TO BE DONE:
Copy out exactly the lines from the first line of the material below through the line containing "hoop_middle + np.interp(s, share, high)))", and nothing beyond them.

GIVEN DATA:
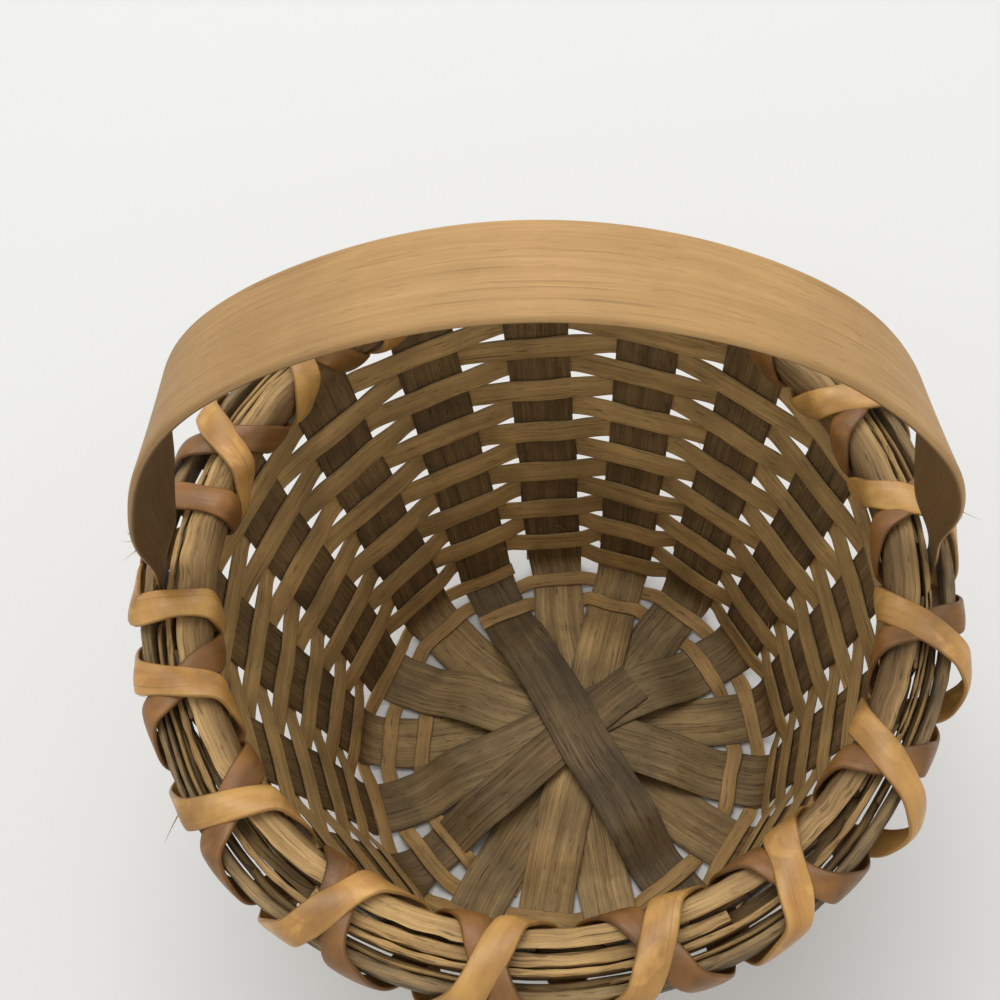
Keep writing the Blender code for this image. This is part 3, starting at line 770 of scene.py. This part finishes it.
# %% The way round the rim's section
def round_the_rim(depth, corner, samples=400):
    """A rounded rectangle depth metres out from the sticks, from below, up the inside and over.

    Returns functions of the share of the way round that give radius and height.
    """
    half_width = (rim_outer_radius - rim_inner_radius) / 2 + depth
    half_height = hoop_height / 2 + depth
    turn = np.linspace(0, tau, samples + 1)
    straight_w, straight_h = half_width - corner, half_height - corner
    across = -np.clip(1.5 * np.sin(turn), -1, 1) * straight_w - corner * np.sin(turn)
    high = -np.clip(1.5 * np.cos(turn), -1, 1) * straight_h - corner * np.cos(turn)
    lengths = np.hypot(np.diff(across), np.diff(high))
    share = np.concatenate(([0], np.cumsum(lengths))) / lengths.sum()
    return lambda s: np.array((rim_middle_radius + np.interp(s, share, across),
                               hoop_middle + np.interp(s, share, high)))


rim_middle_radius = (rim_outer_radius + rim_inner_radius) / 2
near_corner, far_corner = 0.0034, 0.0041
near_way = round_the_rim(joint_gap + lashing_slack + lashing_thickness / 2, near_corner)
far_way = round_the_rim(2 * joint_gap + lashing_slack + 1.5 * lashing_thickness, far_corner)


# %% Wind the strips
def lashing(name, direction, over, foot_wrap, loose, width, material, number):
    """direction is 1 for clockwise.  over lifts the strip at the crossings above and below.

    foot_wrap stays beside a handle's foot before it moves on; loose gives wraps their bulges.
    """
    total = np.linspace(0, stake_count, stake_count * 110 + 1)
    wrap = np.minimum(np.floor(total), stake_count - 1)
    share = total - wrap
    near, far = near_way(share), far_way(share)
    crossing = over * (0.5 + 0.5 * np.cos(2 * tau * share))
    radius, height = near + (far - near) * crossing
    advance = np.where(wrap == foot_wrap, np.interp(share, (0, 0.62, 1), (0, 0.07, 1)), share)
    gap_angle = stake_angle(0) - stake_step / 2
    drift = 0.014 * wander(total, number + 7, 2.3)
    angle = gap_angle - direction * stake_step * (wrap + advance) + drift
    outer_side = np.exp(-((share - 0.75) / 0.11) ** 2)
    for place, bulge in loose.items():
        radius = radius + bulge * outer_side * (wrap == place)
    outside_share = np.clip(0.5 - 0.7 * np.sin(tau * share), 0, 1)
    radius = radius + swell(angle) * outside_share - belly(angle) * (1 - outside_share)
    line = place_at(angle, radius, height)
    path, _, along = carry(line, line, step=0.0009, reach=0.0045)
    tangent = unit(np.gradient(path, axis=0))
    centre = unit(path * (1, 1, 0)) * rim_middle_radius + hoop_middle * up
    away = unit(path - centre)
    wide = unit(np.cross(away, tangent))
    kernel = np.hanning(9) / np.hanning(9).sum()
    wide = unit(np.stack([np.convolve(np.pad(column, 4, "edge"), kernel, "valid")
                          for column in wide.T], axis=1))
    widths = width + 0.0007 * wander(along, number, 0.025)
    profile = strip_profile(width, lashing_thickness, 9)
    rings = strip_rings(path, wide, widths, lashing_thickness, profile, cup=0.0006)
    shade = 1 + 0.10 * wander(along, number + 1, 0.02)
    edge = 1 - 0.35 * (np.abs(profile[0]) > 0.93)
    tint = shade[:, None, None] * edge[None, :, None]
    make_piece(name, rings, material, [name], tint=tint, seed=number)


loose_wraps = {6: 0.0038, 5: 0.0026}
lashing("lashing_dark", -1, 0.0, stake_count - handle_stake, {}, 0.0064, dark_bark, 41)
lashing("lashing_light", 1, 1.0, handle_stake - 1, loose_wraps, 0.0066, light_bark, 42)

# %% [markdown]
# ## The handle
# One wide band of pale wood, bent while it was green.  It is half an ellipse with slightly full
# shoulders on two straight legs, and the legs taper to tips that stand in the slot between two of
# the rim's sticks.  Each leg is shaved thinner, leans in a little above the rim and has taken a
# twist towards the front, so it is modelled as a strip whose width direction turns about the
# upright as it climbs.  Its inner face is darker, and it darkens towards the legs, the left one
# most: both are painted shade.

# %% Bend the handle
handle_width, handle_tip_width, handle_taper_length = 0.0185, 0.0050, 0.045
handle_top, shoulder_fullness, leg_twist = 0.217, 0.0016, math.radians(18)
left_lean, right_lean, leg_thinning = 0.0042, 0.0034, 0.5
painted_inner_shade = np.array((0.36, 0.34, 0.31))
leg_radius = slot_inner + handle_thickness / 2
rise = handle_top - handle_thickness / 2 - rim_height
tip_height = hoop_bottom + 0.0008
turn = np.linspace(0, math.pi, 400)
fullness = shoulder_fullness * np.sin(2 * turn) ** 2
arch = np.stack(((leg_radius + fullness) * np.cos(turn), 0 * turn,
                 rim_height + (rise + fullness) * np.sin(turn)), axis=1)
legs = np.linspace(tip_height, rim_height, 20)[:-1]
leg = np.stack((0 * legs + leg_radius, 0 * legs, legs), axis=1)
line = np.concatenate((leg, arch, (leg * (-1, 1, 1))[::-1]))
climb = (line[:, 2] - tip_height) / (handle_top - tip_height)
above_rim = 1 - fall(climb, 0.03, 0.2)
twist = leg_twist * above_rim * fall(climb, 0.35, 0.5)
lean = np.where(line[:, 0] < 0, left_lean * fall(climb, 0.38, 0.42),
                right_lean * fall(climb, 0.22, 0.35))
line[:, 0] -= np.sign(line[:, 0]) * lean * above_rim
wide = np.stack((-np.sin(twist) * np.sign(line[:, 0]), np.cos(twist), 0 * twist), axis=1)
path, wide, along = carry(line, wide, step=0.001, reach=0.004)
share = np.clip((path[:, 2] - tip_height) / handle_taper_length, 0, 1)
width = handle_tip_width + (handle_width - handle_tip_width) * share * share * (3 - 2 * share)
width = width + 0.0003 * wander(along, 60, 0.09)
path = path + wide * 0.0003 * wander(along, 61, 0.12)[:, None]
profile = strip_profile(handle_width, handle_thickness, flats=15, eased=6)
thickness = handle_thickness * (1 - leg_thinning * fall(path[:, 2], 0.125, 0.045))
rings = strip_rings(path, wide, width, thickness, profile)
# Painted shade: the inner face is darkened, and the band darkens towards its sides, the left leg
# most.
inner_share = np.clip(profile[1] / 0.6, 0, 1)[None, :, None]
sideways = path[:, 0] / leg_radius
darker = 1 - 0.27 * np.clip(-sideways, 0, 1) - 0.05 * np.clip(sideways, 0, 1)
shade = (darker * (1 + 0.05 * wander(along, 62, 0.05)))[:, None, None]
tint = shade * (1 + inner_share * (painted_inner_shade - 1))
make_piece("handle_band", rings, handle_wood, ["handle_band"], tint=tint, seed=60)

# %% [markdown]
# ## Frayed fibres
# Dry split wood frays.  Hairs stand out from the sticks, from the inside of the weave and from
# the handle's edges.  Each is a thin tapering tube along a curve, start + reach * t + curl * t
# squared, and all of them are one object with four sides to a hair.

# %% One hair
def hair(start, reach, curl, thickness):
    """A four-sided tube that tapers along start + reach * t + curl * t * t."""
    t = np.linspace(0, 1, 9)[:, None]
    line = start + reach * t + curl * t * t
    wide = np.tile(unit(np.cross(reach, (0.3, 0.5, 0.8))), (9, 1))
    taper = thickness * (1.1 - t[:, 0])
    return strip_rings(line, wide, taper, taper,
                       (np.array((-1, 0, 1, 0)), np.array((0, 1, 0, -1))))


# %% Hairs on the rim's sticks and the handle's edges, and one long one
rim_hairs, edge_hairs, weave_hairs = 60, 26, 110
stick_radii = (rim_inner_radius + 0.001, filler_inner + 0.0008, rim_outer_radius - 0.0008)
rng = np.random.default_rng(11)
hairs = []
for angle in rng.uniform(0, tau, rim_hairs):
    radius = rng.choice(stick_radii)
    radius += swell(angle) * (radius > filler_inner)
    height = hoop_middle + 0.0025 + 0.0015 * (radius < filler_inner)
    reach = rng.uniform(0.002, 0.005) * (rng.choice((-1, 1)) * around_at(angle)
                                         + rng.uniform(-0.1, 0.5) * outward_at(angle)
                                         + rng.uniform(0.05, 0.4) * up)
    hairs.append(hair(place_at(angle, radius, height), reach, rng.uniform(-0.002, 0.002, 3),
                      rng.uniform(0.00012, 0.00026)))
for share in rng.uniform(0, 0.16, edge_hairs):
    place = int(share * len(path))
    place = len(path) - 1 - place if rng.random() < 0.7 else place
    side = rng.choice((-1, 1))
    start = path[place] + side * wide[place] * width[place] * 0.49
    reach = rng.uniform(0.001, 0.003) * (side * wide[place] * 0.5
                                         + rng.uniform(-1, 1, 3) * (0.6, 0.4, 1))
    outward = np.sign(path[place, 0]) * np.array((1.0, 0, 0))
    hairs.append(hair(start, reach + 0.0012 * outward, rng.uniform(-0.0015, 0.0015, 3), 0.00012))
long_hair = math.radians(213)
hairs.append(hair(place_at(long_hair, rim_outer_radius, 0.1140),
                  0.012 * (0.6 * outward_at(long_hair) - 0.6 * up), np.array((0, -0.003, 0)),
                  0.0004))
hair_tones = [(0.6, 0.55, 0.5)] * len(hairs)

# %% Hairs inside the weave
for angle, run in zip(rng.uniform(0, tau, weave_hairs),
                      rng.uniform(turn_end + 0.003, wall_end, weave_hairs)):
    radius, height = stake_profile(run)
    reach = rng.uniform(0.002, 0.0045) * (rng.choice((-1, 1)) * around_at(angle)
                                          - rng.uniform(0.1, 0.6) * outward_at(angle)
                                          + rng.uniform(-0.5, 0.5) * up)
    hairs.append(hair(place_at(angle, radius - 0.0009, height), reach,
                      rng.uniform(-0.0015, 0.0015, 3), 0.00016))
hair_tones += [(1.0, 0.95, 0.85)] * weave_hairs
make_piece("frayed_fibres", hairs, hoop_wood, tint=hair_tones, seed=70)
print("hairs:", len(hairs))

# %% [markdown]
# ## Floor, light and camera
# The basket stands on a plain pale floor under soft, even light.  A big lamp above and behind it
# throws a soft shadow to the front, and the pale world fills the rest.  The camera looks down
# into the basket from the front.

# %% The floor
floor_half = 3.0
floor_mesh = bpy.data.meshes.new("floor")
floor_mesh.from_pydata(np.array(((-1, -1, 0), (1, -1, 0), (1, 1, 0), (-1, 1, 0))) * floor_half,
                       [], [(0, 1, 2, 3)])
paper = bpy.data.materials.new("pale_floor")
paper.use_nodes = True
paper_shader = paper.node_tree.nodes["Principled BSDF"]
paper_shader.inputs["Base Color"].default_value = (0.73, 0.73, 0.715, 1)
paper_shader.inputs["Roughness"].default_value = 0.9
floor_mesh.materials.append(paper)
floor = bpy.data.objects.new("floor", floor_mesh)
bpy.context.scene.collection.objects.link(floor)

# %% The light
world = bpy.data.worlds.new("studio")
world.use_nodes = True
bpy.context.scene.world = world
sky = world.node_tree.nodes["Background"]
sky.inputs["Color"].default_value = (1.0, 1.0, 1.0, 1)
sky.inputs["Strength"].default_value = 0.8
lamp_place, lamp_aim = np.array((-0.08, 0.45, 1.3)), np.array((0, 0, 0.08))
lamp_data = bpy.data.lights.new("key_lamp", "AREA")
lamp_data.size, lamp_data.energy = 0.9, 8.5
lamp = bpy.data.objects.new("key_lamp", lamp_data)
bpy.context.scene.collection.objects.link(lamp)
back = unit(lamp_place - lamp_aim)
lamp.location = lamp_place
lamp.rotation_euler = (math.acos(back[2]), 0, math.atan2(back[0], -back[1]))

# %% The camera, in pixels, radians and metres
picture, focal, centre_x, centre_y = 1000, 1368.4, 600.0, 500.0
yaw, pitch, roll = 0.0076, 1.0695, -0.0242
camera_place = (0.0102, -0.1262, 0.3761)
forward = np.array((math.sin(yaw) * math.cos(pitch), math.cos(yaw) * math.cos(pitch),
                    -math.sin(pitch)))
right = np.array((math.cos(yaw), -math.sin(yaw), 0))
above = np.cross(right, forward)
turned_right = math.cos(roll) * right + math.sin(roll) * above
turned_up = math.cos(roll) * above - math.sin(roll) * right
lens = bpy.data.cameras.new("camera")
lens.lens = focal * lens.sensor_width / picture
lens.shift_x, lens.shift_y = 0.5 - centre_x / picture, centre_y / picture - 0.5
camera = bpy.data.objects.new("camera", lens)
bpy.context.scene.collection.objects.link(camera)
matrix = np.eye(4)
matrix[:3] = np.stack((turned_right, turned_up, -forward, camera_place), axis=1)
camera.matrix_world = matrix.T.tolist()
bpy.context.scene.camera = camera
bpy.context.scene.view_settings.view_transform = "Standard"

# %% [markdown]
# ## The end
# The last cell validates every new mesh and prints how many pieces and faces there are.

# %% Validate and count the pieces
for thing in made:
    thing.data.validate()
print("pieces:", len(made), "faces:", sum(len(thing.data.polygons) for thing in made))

TASK RESPONSE:
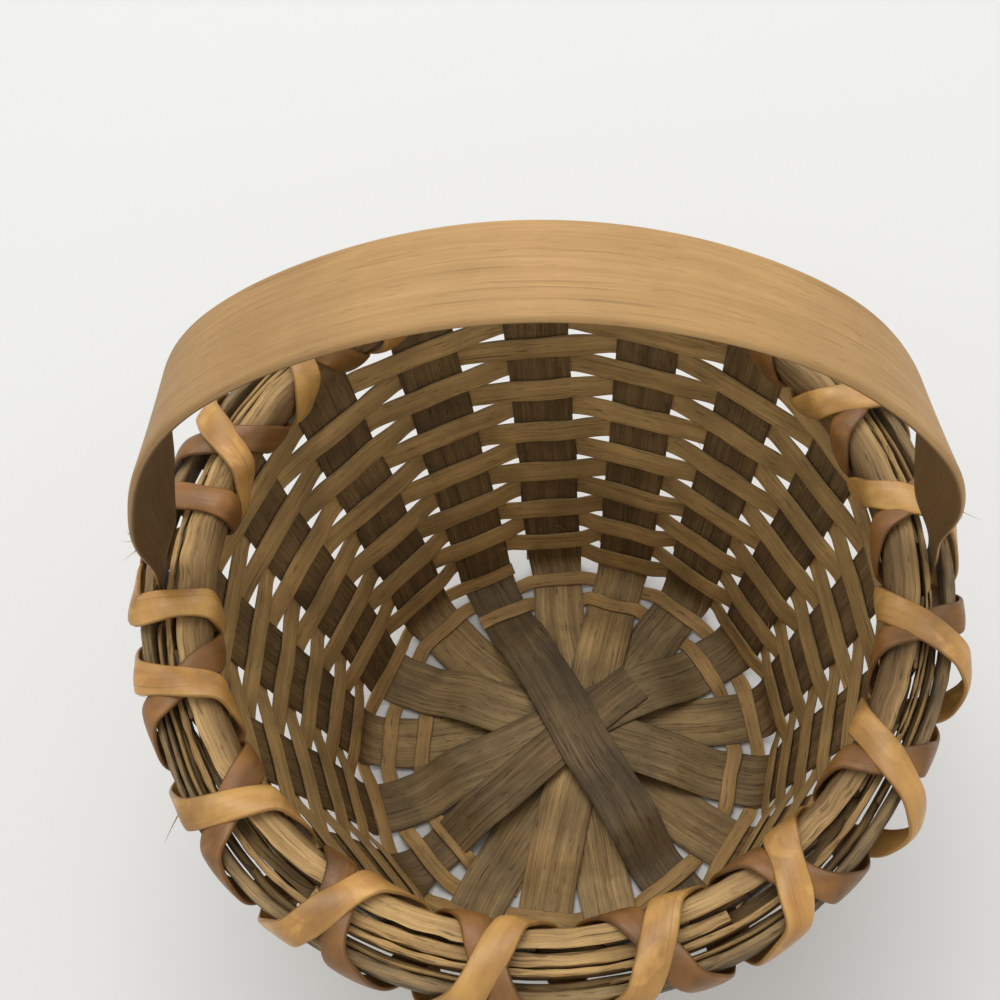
Keep writing the Blender code for this image. This is part 3, starting at line 770 of scene.py. This part finishes it.
# %% The way round the rim's section
def round_the_rim(depth, corner, samples=400):
    """A rounded rectangle depth metres out from the sticks, from below, up the inside and over.

    Returns functions of the share of the way round that give radius and height.
    """
    half_width = (rim_outer_radius - rim_inner_radius) / 2 + depth
    half_height = hoop_height / 2 + depth
    turn = np.linspace(0, tau, samples + 1)
    straight_w, straight_h = half_width - corner, half_height - corner
    across = -np.clip(1.5 * np.sin(turn), -1, 1) * straight_w - corner * np.sin(turn)
    high = -np.clip(1.5 * np.cos(turn), -1, 1) * straight_h - corner * np.cos(turn)
    lengths = np.hypot(np.diff(across), np.diff(high))
    share = np.concatenate(([0], np.cumsum(lengths))) / lengths.sum()
    return lambda s: np.array((rim_middle_radius + np.interp(s, share, across),
                               hoop_middle + np.interp(s, share, high)))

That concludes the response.